Of course, today we know that's not true. There are no canals or fungus on Pluto; the word is now that it might not even qualify to be called a planet. And we've made immense strides in science and technology since then--and nobody's gone insane just yet.
There were some interesting predictions in the works. Things like atomic energy, cybernetics and brain transplantation, space travel...you could even say solar sails, if you wanted to stretch plausibility a little.
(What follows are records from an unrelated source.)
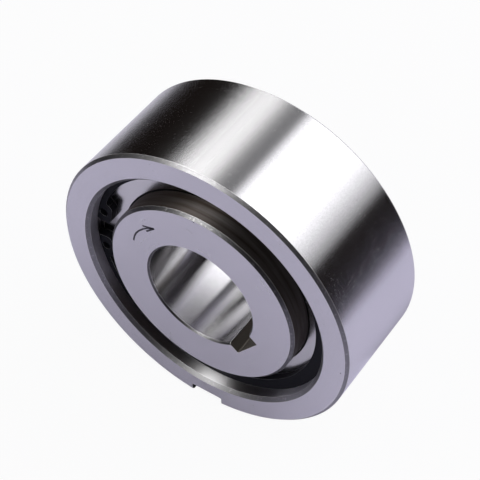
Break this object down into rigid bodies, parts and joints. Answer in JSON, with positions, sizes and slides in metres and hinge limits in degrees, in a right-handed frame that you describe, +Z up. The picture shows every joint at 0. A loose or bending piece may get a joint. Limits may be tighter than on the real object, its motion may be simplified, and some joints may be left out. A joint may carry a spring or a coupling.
{
  "type": "one-way clutch bearing",
  "caption": "Sprag-type one-way clutch: a keyed outer ring and a keyed inner ring with a closed ring of sprags between, which locks one way and runs free the other.",
  "frame": {"origin": "middle of the bore: on the axis, halfway across the width", "axes": "+Y along the axis from the front face, which has the arrow, to the rear; +Z up, away from the key slot in the outside; the clutch stands on that slot's edges"},
  "size_m": [0.11, 0.043, 0.1097],
  "materials": {
    "ring_steel": "ground bearing steel, satin faces and polished cylinders",
    "plate_steel": "satin ground steel",
    "circlip_steel": "oiled spring steel, dark",
    "spring_wire": "drawn spring wire",
    "sprag_steel": "lapped bearing steel"
  },
  "bodies": {
    "outer_ring": {"outer_ring": "ring_steel", "front_side_plate": "plate_steel", "rear_side_plate": "plate_steel", "front_circlip": "circlip_steel", "rear_circlip": "circlip_steel", "front_garter_spring": "spring_wire", "rear_garter_spring": "spring_wire"},
    "inner_ring": {"inner_ring": "ring_steel"},
    "sprag_01": {"sprag_01": "sprag_steel"},
    "sprag_02": {"sprag_02": "sprag_steel"},
    "sprag_03": {"sprag_03": "sprag_steel"},
    "sprag_04": {"sprag_04": "sprag_steel"},
    "sprag_05": {"sprag_05": "sprag_steel"},
    "sprag_06": {"sprag_06": "sprag_steel"},
    "sprag_07": {"sprag_07": "sprag_steel"},
    "sprag_08": {"sprag_08": "sprag_steel"},
    "sprag_09": {"sprag_09": "sprag_steel"},
    "sprag_10": {"sprag_10": "sprag_steel"},
    "sprag_11": {"sprag_11": "sprag_steel"},
    "sprag_12": {"sprag_12": "sprag_steel"},
    "sprag_13": {"sprag_13": "sprag_steel"},
    "sprag_14": {"sprag_14": "sprag_steel"},
    "sprag_15": {"sprag_15": "sprag_steel"},
    "sprag_16": {"sprag_16": "sprag_steel"},
    "sprag_17": {"sprag_17": "sprag_steel"},
    "sprag_18": {"sprag_18": "sprag_steel"},
    "sprag_19": {"sprag_19": "sprag_steel"},
    "sprag_20": {"sprag_20": "sprag_steel"},
    "sprag_21": {"sprag_21": "sprag_steel"},
    "sprag_22": {"sprag_22": "sprag_steel"},
    "sprag_23": {"sprag_23": "sprag_steel"},
    "sprag_24": {"sprag_24": "sprag_steel"},
    "sprag_25": {"sprag_25": "sprag_steel"},
    "sprag_26": {"sprag_26": "sprag_steel"},
    "sprag_27": {"sprag_27": "sprag_steel"},
    "sprag_28": {"sprag_28": "sprag_steel"},
    "sprag_29": {"sprag_29": "sprag_steel"},
    "sprag_30": {"sprag_30": "sprag_steel"}
  },
  "joints": [
    {"name": "inner_ring_spin", "type": "hinge", "parent": "outer_ring", "child": "inner_ring", "pos_m": [0, 0, 0], "axis": [0, 1, 0], "range_deg": [0, 450]},
    {"name": "sprag_01_tilt", "type": "hinge", "parent": "outer_ring", "child": "sprag_01", "pos_m": [0, 0, 0.03966], "axis": [0, -1, 0], "range_deg": [0, 5], "stiffness_Nm_per_rad": 0.003, "springref_deg": -20.05},
    {"name": "sprag_02_tilt", "type": "hinge", "parent": "outer_ring", "child": "sprag_02", "pos_m": [0.00825, 0, 0.0388], "axis": [0, -1, 0], "range_deg": [0, 5], "stiffness_Nm_per_rad": 0.003, "springref_deg": -20.05},
    {"name": "sprag_03_tilt", "type": "hinge", "parent": "outer_ring", "child": "sprag_03", "pos_m": [0.01613, 0, 0.03624], "axis": [0, -1, 0], "range_deg": [0, 5], "stiffness_Nm_per_rad": 0.003, "springref_deg": -20.05},
    {"name": "sprag_04_tilt", "type": "hinge", "parent": "outer_ring", "child": "sprag_04", "pos_m": [0.02331, 0, 0.03209], "axis": [0, -1, 0], "range_deg": [0, 5], "stiffness_Nm_per_rad": 0.003, "springref_deg": -20.05},
    {"name": "sprag_05_tilt", "type": "hinge", "parent": "outer_ring", "child": "sprag_05", "pos_m": [0.02948, 0, 0.02654], "axis": [0, -1, 0], "range_deg": [0, 5], "stiffness_Nm_per_rad": 0.003, "springref_deg": -20.05},
    {"name": "sprag_06_tilt", "type": "hinge", "parent": "outer_ring", "child": "sprag_06", "pos_m": [0.03435, 0, 0.01983], "axis": [0, -1, 0], "range_deg": [0, 5], "stiffness_Nm_per_rad": 0.003, "springref_deg": -20.05},
    {"name": "sprag_07_tilt", "type": "hinge", "parent": "outer_ring", "child": "sprag_07", "pos_m": [0.03772, 0, 0.01226], "axis": [0, -1, 0], "range_deg": [0, 5], "stiffness_Nm_per_rad": 0.003, "springref_deg": -20.05},
    {"name": "sprag_08_tilt", "type": "hinge", "parent": "outer_ring", "child": "sprag_08", "pos_m": [0.03945, 0, 0.00415], "axis": [0, -1, 0], "range_deg": [0, 5], "stiffness_Nm_per_rad": 0.003, "springref_deg": -20.05},
    {"name": "sprag_09_tilt", "type": "hinge", "parent": "outer_ring", "child": "sprag_09", "pos_m": [0.03945, 0, -0.00415], "axis": [0, -1, 0], "range_deg": [0, 5], "stiffness_Nm_per_rad": 0.003, "springref_deg": -20.05},
    {"name": "sprag_10_tilt", "type": "hinge", "parent": "outer_ring", "child": "sprag_10", "pos_m": [0.03772, 0, -0.01226], "axis": [0, -1, 0], "range_deg": [0, 5], "stiffness_Nm_per_rad": 0.003, "springref_deg": -20.05},
    {"name": "sprag_11_tilt", "type": "hinge", "parent": "outer_ring", "child": "sprag_11", "pos_m": [0.03435, 0, -0.01983], "axis": [0, -1, 0], "range_deg": [0, 5], "stiffness_Nm_per_rad": 0.003, "springref_deg": -20.05},
    {"name": "sprag_12_tilt", "type": "hinge", "parent": "outer_ring", "child": "sprag_12", "pos_m": [0.02948, 0, -0.02654], "axis": [0, -1, 0], "range_deg": [0, 5], "stiffness_Nm_per_rad": 0.003, "springref_deg": -20.05},
    {"name": "sprag_13_tilt", "type": "hinge", "parent": "outer_ring", "child": "sprag_13", "pos_m": [0.02331, 0, -0.03209], "axis": [0, -1, 0], "range_deg": [0, 5], "stiffness_Nm_per_rad": 0.003, "springref_deg": -20.05},
    {"name": "sprag_14_tilt", "type": "hinge", "parent": "outer_ring", "child": "sprag_14", "pos_m": [0.01613, 0, -0.03624], "axis": [0, -1, 0], "range_deg": [0, 5], "stiffness_Nm_per_rad": 0.003, "springref_deg": -20.05},
    {"name": "sprag_15_tilt", "type": "hinge", "parent": "outer_ring", "child": "sprag_15", "pos_m": [0.00825, 0, -0.0388], "axis": [0, -1, 0], "range_deg": [0, 5], "stiffness_Nm_per_rad": 0.003, "springref_deg": -20.05},
    {"name": "sprag_16_tilt", "type": "hinge", "parent": "outer_ring", "child": "sprag_16", "pos_m": [0, 0, -0.03966], "axis": [0, -1, 0], "range_deg": [0, 5], "stiffness_Nm_per_rad": 0.003, "springref_deg": -20.05},
    {"name": "sprag_17_tilt", "type": "hinge", "parent": "outer_ring", "child": "sprag_17", "pos_m": [-0.00825, 0, -0.0388], "axis": [0, -1, 0], "range_deg": [0, 5], "stiffness_Nm_per_rad": 0.003, "springref_deg": -20.05},
    {"name": "sprag_18_tilt", "type": "hinge", "parent": "outer_ring", "child": "sprag_18", "pos_m": [-0.01613, 0, -0.03624], "axis": [0, -1, 0], "range_deg": [0, 5], "stiffness_Nm_per_rad": 0.003, "springref_deg": -20.05},
    {"name": "sprag_19_tilt", "type": "hinge", "parent": "outer_ring", "child": "sprag_19", "pos_m": [-0.02331, 0, -0.03209], "axis": [0, -1, 0], "range_deg": [0, 5], "stiffness_Nm_per_rad": 0.003, "springref_deg": -20.05},
    {"name": "sprag_20_tilt", "type": "hinge", "parent": "outer_ring", "child": "sprag_20", "pos_m": [-0.02948, 0, -0.02654], "axis": [0, -1, 0], "range_deg": [0, 5], "stiffness_Nm_per_rad": 0.003, "springref_deg": -20.05},
    {"name": "sprag_21_tilt", "type": "hinge", "parent": "outer_ring", "child": "sprag_21", "pos_m": [-0.03435, 0, -0.01983], "axis": [0, -1, 0], "range_deg": [0, 5], "stiffness_Nm_per_rad": 0.003, "springref_deg": -20.05},
    {"name": "sprag_22_tilt", "type": "hinge", "parent": "outer_ring", "child": "sprag_22", "pos_m": [-0.03772, 0, -0.01226], "axis": [0, -1, 0], "range_deg": [0, 5], "stiffness_Nm_per_rad": 0.003, "springref_deg": -20.05},
    {"name": "sprag_23_tilt", "type": "hinge", "parent": "outer_ring", "child": "sprag_23", "pos_m": [-0.03945, 0, -0.00415], "axis": [0, -1, 0], "range_deg": [0, 5], "stiffness_Nm_per_rad": 0.003, "springref_deg": -20.05},
    {"name": "sprag_24_tilt", "type": "hinge", "parent": "outer_ring", "child": "sprag_24", "pos_m": [-0.03945, 0, 0.00415], "axis": [0, -1, 0], "range_deg": [0, 5], "stiffness_Nm_per_rad": 0.003, "springref_deg": -20.05},
    {"name": "sprag_25_tilt", "type": "hinge", "parent": "outer_ring", "child": "sprag_25", "pos_m": [-0.03772, 0, 0.01226], "axis": [0, -1, 0], "range_deg": [0, 5], "stiffness_Nm_per_rad": 0.003, "springref_deg": -20.05},
    {"name": "sprag_26_tilt", "type": "hinge", "parent": "outer_ring", "child": "sprag_26", "pos_m": [-0.03435, 0, 0.01983], "axis": [0, -1, 0], "range_deg": [0, 5], "stiffness_Nm_per_rad": 0.003, "springref_deg": -20.05},
    {"name": "sprag_27_tilt", "type": "hinge", "parent": "outer_ring", "child": "sprag_27", "pos_m": [-0.02948, 0, 0.02654], "axis": [0, -1, 0], "range_deg": [0, 5], "stiffness_Nm_per_rad": 0.003, "springref_deg": -20.05},
    {"name": "sprag_28_tilt", "type": "hinge", "parent": "outer_ring", "child": "sprag_28", "pos_m": [-0.02331, 0, 0.03209], "axis": [0, -1, 0], "range_deg": [0, 5], "stiffness_Nm_per_rad": 0.003, "springref_deg": -20.05},
    {"name": "sprag_29_tilt", "type": "hinge", "parent": "outer_ring", "child": "sprag_29", "pos_m": [-0.01613, 0, 0.03624], "axis": [0, -1, 0], "range_deg": [0, 5], "stiffness_Nm_per_rad": 0.003, "springref_deg": -20.05},
    {"name": "sprag_30_tilt", "type": "hinge", "parent": "outer_ring", "child": "sprag_30", "pos_m": [-0.00825, 0, 0.0388], "axis": [0, -1, 0], "range_deg": [0, 5], "stiffness_Nm_per_rad": 0.003, "springref_deg": -20.05}
  ],
  "couplings": [
    {"joint": "sprag_02_tilt", "follows": "sprag_01_tilt", "ratio": 1},
    {"joint": "sprag_03_tilt", "follows": "sprag_01_tilt", "ratio": 1},
    {"joint": "sprag_04_tilt", "follows": "sprag_01_tilt", "ratio": 1},
    {"joint": "sprag_05_tilt", "follows": "sprag_01_tilt", "ratio": 1},
    {"joint": "sprag_06_tilt", "follows": "sprag_01_tilt", "ratio": 1},
    {"joint": "sprag_07_tilt", "follows": "sprag_01_tilt", "ratio": 1},
    {"joint": "sprag_08_tilt", "follows": "sprag_01_tilt", "ratio": 1},
    {"joint": "sprag_09_tilt", "follows": "sprag_01_tilt", "ratio": 1},
    {"joint": "sprag_10_tilt", "follows": "sprag_01_tilt", "ratio": 1},
    {"joint": "sprag_11_tilt", "follows": "sprag_01_tilt", "ratio": 1},
    {"joint": "sprag_12_tilt", "follows": "sprag_01_tilt", "ratio": 1},
    {"joint": "sprag_13_tilt", "follows": "sprag_01_tilt", "ratio": 1},
    {"joint": "sprag_14_tilt", "follows": "sprag_01_tilt", "ratio": 1},
    {"joint": "sprag_15_tilt", "follows": "sprag_01_tilt", "ratio": 1},
    {"joint": "sprag_16_tilt", "follows": "sprag_01_tilt", "ratio": 1},
    {"joint": "sprag_17_tilt", "follows": "sprag_01_tilt", "ratio": 1},
    {"joint": "sprag_18_tilt", "follows": "sprag_01_tilt", "ratio": 1},
    {"joint": "sprag_19_tilt", "follows": "sprag_01_tilt", "ratio": 1},
    {"joint": "sprag_20_tilt", "follows": "sprag_01_tilt", "ratio": 1},
    {"joint": "sprag_21_tilt", "follows": "sprag_01_tilt", "ratio": 1},
    {"joint": "sprag_22_tilt", "follows": "sprag_01_tilt", "ratio": 1},
    {"joint": "sprag_23_tilt", "follows": "sprag_01_tilt", "ratio": 1},
    {"joint": "sprag_24_tilt", "follows": "sprag_01_tilt", "ratio": 1},
    {"joint": "sprag_25_tilt", "follows": "sprag_01_tilt", "ratio": 1},
    {"joint": "sprag_26_tilt", "follows": "sprag_01_tilt", "ratio": 1},
    {"joint": "sprag_27_tilt", "follows": "sprag_01_tilt", "ratio": 1},
    {"joint": "sprag_28_tilt", "follows": "sprag_01_tilt", "ratio": 1},
    {"joint": "sprag_29_tilt", "follows": "sprag_01_tilt", "ratio": 1},
    {"joint": "sprag_30_tilt", "follows": "sprag_01_tilt", "ratio": 1}
  ]
}
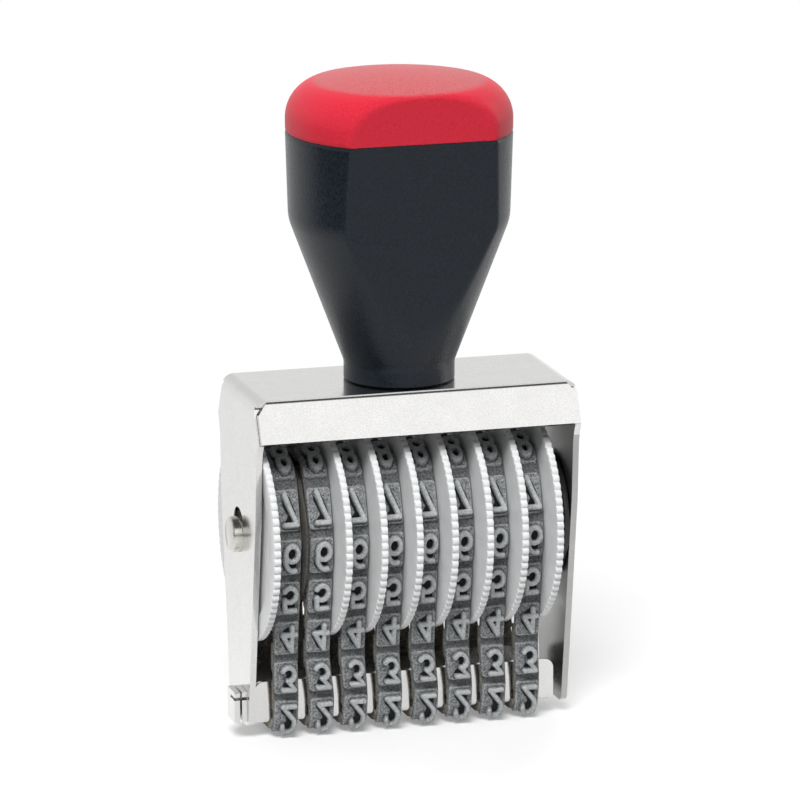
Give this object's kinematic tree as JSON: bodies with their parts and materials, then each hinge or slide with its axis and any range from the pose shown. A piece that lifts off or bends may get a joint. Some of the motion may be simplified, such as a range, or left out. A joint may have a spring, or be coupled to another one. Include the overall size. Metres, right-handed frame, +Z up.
{
  "type": "numbering machine",
  "caption": "Hand numbering stamp: toothed setting wheels turn endless rubber type belts round a bridge in a bent steel housing under a capped plastic grip.",
  "frame": {"origin": "bottom centre of the bounding box, on the plane of the printing type faces, under the middle of the axle", "axes": "+X along the axle, from the lug end of the bridge to its plain end; -Y is the front that the user sees; +Z up through the grip"},
  "size_m": [0.052, 0.0312, 0.0957],
  "materials": {
    "grip_plastic": "fine moulded texture, satin",
    "cap_plastic": "fine moulded texture, satin",
    "nickel": "bright nickel plate on sheet steel",
    "turned_steel": "turned, plated",
    "wheel_plastic": "white moulded plastic",
    "type_rubber": "matt grey vulcanised rubber, dusty",
    "divider_fibre": "thin hard fibre",
    "spacer_plastic": "black moulded plastic"
  },
  "bodies": {
    "frame": {"housing": "nickel", "bridge": "nickel", "axle": "turned_steel", "belt_divider": "divider_fibre", "end_spacer": "spacer_plastic", "grip": "grip_plastic", "cap": "cap_plastic", "grip_screw": "turned_steel", "belt_1": "type_rubber", "belt_2": "type_rubber", "belt_3": "type_rubber", "belt_4": "type_rubber", "belt_5": "type_rubber", "belt_6": "type_rubber", "belt_7": "type_rubber", "belt_8": "type_rubber"},
    "setting_wheel_1": {"wheel_1": "wheel_plastic"},
    "setting_wheel_2": {"wheel_2": "wheel_plastic"},
    "setting_wheel_3": {"wheel_3": "wheel_plastic"},
    "setting_wheel_4": {"wheel_4": "wheel_plastic"},
    "setting_wheel_5": {"wheel_5": "wheel_plastic"},
    "setting_wheel_6": {"wheel_6": "wheel_plastic"},
    "setting_wheel_7": {"wheel_7": "wheel_plastic"},
    "setting_wheel_8": {"wheel_8": "wheel_plastic"}
  },
  "joints": [
    {"name": "wheel_1_turn", "type": "hinge", "parent": "frame", "child": "setting_wheel_1", "pos_m": [0, 0, 0.02959], "axis": [1, 0, 0], "continuous": true, "deforming": ["belt_1"]},
    {"name": "wheel_2_turn", "type": "hinge", "parent": "frame", "child": "setting_wheel_2", "pos_m": [0, 0, 0.02959], "axis": [1, 0, 0], "continuous": true, "deforming": ["belt_2"]},
    {"name": "wheel_3_turn", "type": "hinge", "parent": "frame", "child": "setting_wheel_3", "pos_m": [0, 0, 0.02959], "axis": [1, 0, 0], "continuous": true, "deforming": ["belt_3"]},
    {"name": "wheel_4_turn", "type": "hinge", "parent": "frame", "child": "setting_wheel_4", "pos_m": [0, 0, 0.02959], "axis": [1, 0, 0], "continuous": true, "deforming": ["belt_4"]},
    {"name": "wheel_5_turn", "type": "hinge", "parent": "frame", "child": "setting_wheel_5", "pos_m": [0, 0, 0.02959], "axis": [1, 0, 0], "continuous": true, "deforming": ["belt_5"]},
    {"name": "wheel_6_turn", "type": "hinge", "parent": "frame", "child": "setting_wheel_6", "pos_m": [0, 0, 0.02959], "axis": [1, 0, 0], "continuous": true, "deforming": ["belt_6"]},
    {"name": "wheel_7_turn", "type": "hinge", "parent": "frame", "child": "setting_wheel_7", "pos_m": [0, 0, 0.02959], "axis": [1, 0, 0], "continuous": true, "deforming": ["belt_7"]},
    {"name": "wheel_8_turn", "type": "hinge", "parent": "frame", "child": "setting_wheel_8", "pos_m": [0, 0, 0.02959], "axis": [1, 0, 0], "continuous": true, "deforming": ["belt_8"]}
  ]
}
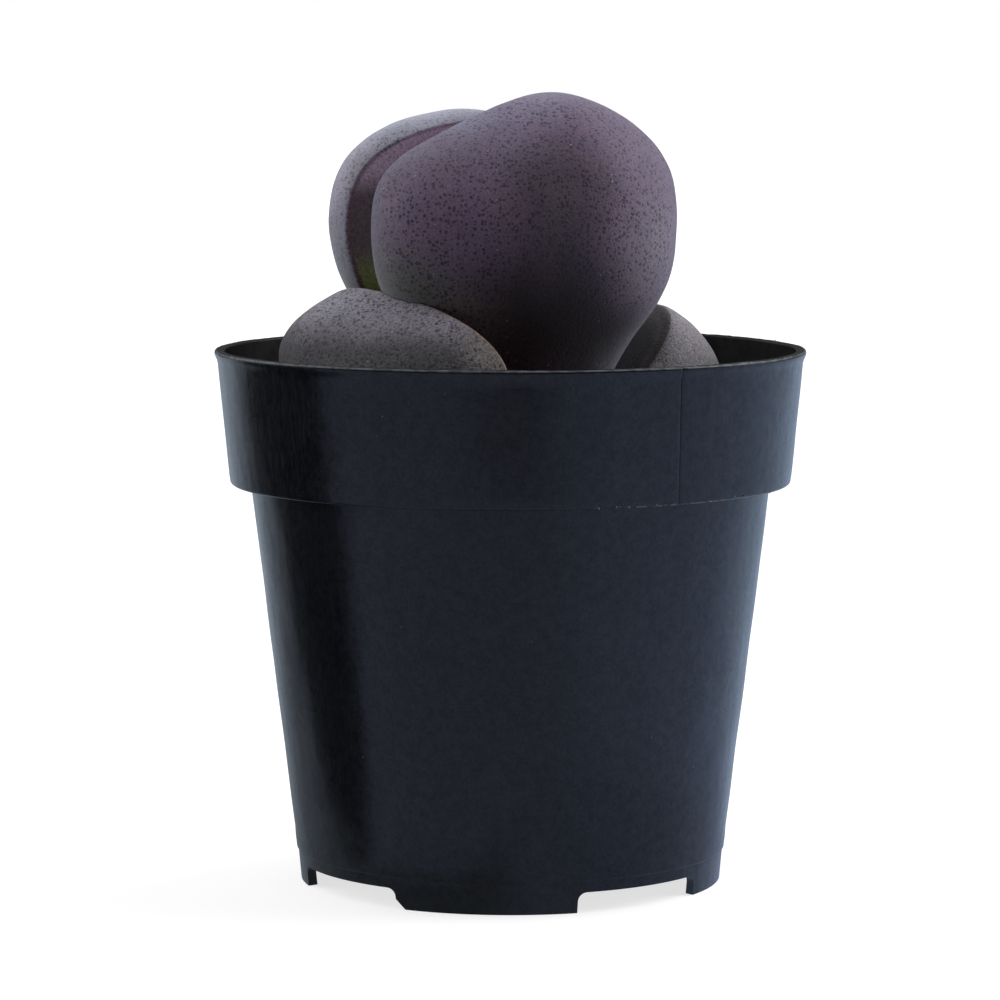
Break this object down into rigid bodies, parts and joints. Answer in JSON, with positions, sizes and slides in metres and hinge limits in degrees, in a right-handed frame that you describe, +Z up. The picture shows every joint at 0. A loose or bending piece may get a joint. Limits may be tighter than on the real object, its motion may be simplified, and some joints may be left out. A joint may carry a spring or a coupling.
{
  "type": "potted split rock plant",
  "caption": "Stone-like succulent with two crossed pairs of thick domed leaves split by a fissure, rooted in potting mix inside a round tapered nursery pot with a collar and notched foot.",
  "frame": {"origin": "on the pot's axis, at the level its foot ring stands on", "axes": "+Z up along the pot's axis, -Y towards the front leaf, +X to the right of someone looking at it"},
  "size_m": [0.065, 0.065, 0.0866],
  "materials": {
    "pot_plastic": "smooth moulded polypropylene, near black, slightly worn",
    "potting_mix": null,
    "stem_bark": "dry corky skin, green towards the leaves",
    "inner_leaf_front_skin": null,
    "inner_leaf_back_skin": "firm waxy skin, dull with a faint bloom, dotted; rubber stands in",
    "outer_leaf_left_skin": "older waxy skin, greyer and drier, dotted; rubber stands in",
    "outer_leaf_right_skin": "older waxy skin, olive-grey, dotted; rubber stands in"
  },
  "bodies": {
    "root": {"nursery_pot": "pot_plastic", "potting_mix": "potting_mix", "stem_and_taproot": "stem_bark", "inner_leaf_front": "inner_leaf_front_skin", "inner_leaf_back": "inner_leaf_back_skin", "outer_leaf_left": "outer_leaf_left_skin", "outer_leaf_right": "outer_leaf_right_skin"}
  },
  "joints": []
}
All the same, though, I couldn't help but get a kick out of this passage from "The Whisperer in Darkness".
Glancing at these pictures as I took them from the envelope, I felt a curious sense of fright and nearness to forbidden things; for in spite of the vagueness of most of them, they had a damnably suggestive power which was intensified by the fact of their being genuine photographs - actual optical links with what they portrayed, and the product of an impersonal transmitting process without prejudice, fallibility, or mendacity.I'm sure the photo lab boys in Florida would just love that.
I think that's a bit more nattering on than you expected or wanted, so I think I'll close off and wait for the next guy to chime in. But as a parting thought...I had forgotten just how meaty these stories actually were. You know, I really should lift something from here for an article--a new C'thulhu cult down in Louisiana, or perhaps something about strange crustaceans being spotted in the New England hills. I would bet that the aforementioned boys in Florida could do a bang-up job with a mock-up. It would certainly beat the hoary old Nostradamus and Edgar Cayce predictions the rags drag out with annoying regularity.
Remember, C'thulhu saves--in case he's hungry later!